What Are Web Hosting Services?
Web hosting services provide shared or dedicated hosting of one or more services for their customers. Usually used for hosting websites, a web hosting service can also be used to host company email, files, games and other content. Web hosting services enable companies to subcontract one or more web-based core functions to a hosting provider. This allows the company to focus resources on supporting its customers and growing its business.
In the US, the web-hosting services market’s 2015 revenue was $16 billion, according to IBISWorld’s market research. The market’s annual growth rate typically exceeds 11 percent as businesses increase their web presence.
Four types of web hosting services
Web hosting companies range from service providers who offer extensive web management and support to service providers who lease a single private virtual server. Hosting services include:
Managed Hosting - In managed hosting, the service provider owns and operates servers leased to a customer. The provider is responsible for server management, backup services, software maintenance, security, technical support and more. Rackspace is an example of a managed hosting provider.
Cloud Hosting - With cloud hosting, the service provider supplies a private, public or hybrid cloud, and the customer pays for system time and storage. Cloud capacity can be scaled up or down, depending on a customer’s compute needs. Leading cloud hosting providers include Microsoft® and Amazon Web Services®.

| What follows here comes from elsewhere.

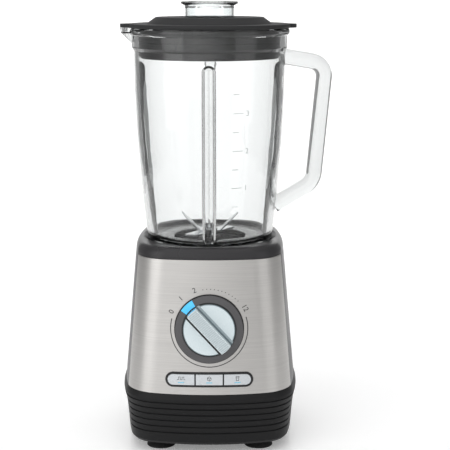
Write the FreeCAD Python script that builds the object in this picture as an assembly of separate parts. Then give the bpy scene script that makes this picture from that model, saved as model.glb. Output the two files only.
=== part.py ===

Colocation Facilities - A colocation facility hosts a company’s servers and provides an Internet connection, a power supply and a climate-controlled environment. Most colocation facilities are owned and operated by a local provider.
Private Virtual Server - A service provider hosts a customer’s website on its own private virtual server, thereby physically isolating it from the websites of other customers. Managed hosting providers, cloud hosting providers and colocation facilities all offer private virtual servers.